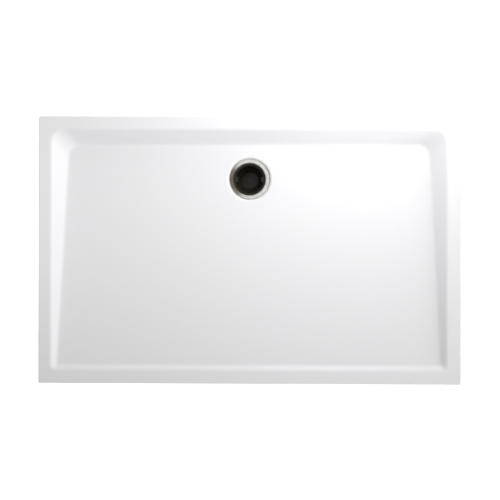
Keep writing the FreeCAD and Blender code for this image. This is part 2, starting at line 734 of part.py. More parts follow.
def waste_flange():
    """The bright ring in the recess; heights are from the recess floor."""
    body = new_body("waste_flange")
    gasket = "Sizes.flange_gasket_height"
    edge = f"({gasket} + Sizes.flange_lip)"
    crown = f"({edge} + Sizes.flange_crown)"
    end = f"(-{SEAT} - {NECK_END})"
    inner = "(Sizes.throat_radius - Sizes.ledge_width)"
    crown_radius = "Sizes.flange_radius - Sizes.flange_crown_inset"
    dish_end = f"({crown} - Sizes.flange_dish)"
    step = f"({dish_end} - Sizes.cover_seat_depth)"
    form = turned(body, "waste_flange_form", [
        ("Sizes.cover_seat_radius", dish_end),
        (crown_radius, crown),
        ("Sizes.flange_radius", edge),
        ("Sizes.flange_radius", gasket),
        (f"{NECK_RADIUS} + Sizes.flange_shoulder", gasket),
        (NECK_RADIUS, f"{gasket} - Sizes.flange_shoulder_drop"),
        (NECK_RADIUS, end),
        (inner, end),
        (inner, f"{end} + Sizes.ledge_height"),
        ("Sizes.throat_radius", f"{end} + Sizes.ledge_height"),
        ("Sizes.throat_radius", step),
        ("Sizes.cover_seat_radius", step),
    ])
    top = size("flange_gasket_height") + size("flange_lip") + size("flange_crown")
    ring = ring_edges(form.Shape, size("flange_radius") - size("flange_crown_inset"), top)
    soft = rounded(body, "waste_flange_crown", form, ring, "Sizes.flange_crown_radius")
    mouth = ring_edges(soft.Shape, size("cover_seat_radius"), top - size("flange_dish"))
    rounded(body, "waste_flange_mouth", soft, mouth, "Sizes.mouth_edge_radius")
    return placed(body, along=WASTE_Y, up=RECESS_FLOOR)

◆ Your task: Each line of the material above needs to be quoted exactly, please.

◆ Response for this exercise:
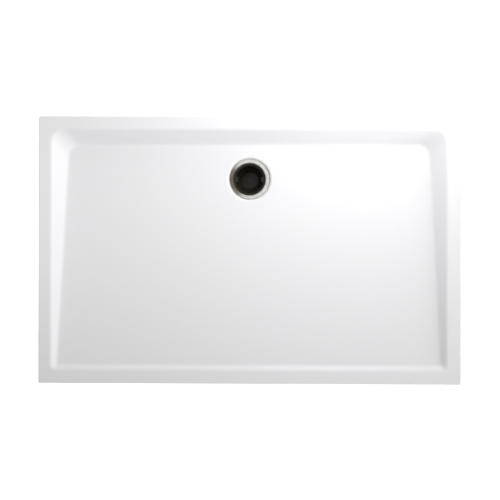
Keep writing the FreeCAD and Blender code for this image. This is part 2, starting at line 734 of part.py. More parts follow.
def waste_flange():
    """The bright ring in the recess; heights are from the recess floor."""
    body = new_body("waste_flange")
    gasket = "Sizes.flange_gasket_height"
    edge = f"({gasket} + Sizes.flange_lip)"
    crown = f"({edge} + Sizes.flange_crown)"
    end = f"(-{SEAT} - {NECK_END})"
    inner = "(Sizes.throat_radius - Sizes.ledge_width)"
    crown_radius = "Sizes.flange_radius - Sizes.flange_crown_inset"
    dish_end = f"({crown} - Sizes.flange_dish)"
    step = f"({dish_end} - Sizes.cover_seat_depth)"
    form = turned(body, "waste_flange_form", [
        ("Sizes.cover_seat_radius", dish_end),
        (crown_radius, crown),
        ("Sizes.flange_radius", edge),
        ("Sizes.flange_radius", gasket),
        (f"{NECK_RADIUS} + Sizes.flange_shoulder", gasket),
        (NECK_RADIUS, f"{gasket} - Sizes.flange_shoulder_drop"),
        (NECK_RADIUS, end),
        (inner, end),
        (inner, f"{end} + Sizes.ledge_height"),
        ("Sizes.throat_radius", f"{end} + Sizes.ledge_height"),
        ("Sizes.throat_radius", step),
        ("Sizes.cover_seat_radius", step),
    ])
    top = size("flange_gasket_height") + size("flange_lip") + size("flange_crown")
    ring = ring_edges(form.Shape, size("flange_radius") - size("flange_crown_inset"), top)
    soft = rounded(body, "waste_flange_crown", form, ring, "Sizes.flange_crown_radius")
    mouth = ring_edges(soft.Shape, size("cover_seat_radius"), top - size("flange_dish"))
    rounded(body, "waste_flange_mouth", soft, mouth, "Sizes.mouth_edge_radius")
    return placed(body, along=WASTE_Y, up=RECESS_FLOOR)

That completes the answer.